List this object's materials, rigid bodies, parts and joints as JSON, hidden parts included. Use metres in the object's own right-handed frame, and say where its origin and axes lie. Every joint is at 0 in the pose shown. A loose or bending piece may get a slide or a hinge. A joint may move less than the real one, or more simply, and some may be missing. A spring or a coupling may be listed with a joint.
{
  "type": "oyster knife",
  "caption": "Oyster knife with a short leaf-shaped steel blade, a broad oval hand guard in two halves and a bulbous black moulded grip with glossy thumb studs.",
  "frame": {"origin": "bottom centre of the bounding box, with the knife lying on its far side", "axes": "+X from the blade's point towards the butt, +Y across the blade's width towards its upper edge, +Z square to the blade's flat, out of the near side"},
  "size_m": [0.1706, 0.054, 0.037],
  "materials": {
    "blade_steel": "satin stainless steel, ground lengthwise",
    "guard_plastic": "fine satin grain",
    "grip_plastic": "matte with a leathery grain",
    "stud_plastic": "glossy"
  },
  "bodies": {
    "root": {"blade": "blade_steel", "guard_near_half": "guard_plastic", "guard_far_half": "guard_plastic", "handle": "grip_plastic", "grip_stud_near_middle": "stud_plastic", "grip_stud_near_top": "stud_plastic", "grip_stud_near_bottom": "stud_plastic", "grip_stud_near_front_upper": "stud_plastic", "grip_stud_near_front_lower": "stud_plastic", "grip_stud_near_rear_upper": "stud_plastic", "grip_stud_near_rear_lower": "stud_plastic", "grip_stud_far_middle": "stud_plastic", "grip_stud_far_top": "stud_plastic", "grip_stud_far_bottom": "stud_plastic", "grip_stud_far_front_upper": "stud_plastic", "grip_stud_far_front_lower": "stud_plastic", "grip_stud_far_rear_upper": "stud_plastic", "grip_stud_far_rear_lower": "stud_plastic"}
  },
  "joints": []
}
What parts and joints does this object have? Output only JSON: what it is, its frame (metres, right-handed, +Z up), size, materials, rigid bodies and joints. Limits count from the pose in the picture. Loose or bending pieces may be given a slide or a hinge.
================================
Request | Repeat the material above in full, exactly as it stands.

Expected answer |
List this object's materials, rigid bodies, parts and joints as JSON, hidden parts included. Use metres in the object's own right-handed frame, and say where its origin and axes lie. Every joint is at 0 in the pose shown. A loose or bending piece may get a slide or a hinge. A joint may move less than the real one, or more simply, and some may be missing. A spring or a coupling may be listed with a joint.
{
  "type": "oyster knife",
  "caption": "Oyster knife with a short leaf-shaped steel blade, a broad oval hand guard in two halves and a bulbous black moulded grip with glossy thumb studs.",
  "frame": {"origin": "bottom centre of the bounding box, with the knife lying on its far side", "axes": "+X from the blade's point towards the butt, +Y across the blade's width towards its upper edge, +Z square to the blade's flat, out of the near side"},
  "size_m": [0.1706, 0.054, 0.037],
  "materials": {
    "blade_steel": "satin stainless steel, ground lengthwise",
    "guard_plastic": "fine satin grain",
    "grip_plastic": "matte with a leathery grain",
    "stud_plastic": "glossy"
  },
  "bodies": {
    "root": {"blade": "blade_steel", "guard_near_half": "guard_plastic", "guard_far_half": "guard_plastic", "handle": "grip_plastic", "grip_stud_near_middle": "stud_plastic", "grip_stud_near_top": "stud_plastic", "grip_stud_near_bottom": "stud_plastic", "grip_stud_near_front_upper": "stud_plastic", "grip_stud_near_front_lower": "stud_plastic", "grip_stud_near_rear_upper": "stud_plastic", "grip_stud_near_rear_lower": "stud_plastic", "grip_stud_far_middle": "stud_plastic", "grip_stud_far_top": "stud_plastic", "grip_stud_far_bottom": "stud_plastic", "grip_stud_far_front_upper": "stud_plastic", "grip_stud_far_front_lower": "stud_plastic", "grip_stud_far_rear_upper": "stud_plastic", "grip_stud_far_rear_lower": "stud_plastic"}
  },
  "joints": []
}
What parts and joints does this object have? Output only JSON: what it is, its frame (metres, right-handed, +Z up), size, materials, rigid bodies and joints. Limits count from the pose in the picture. Loose or bending pieces may be given a slide or a hinge.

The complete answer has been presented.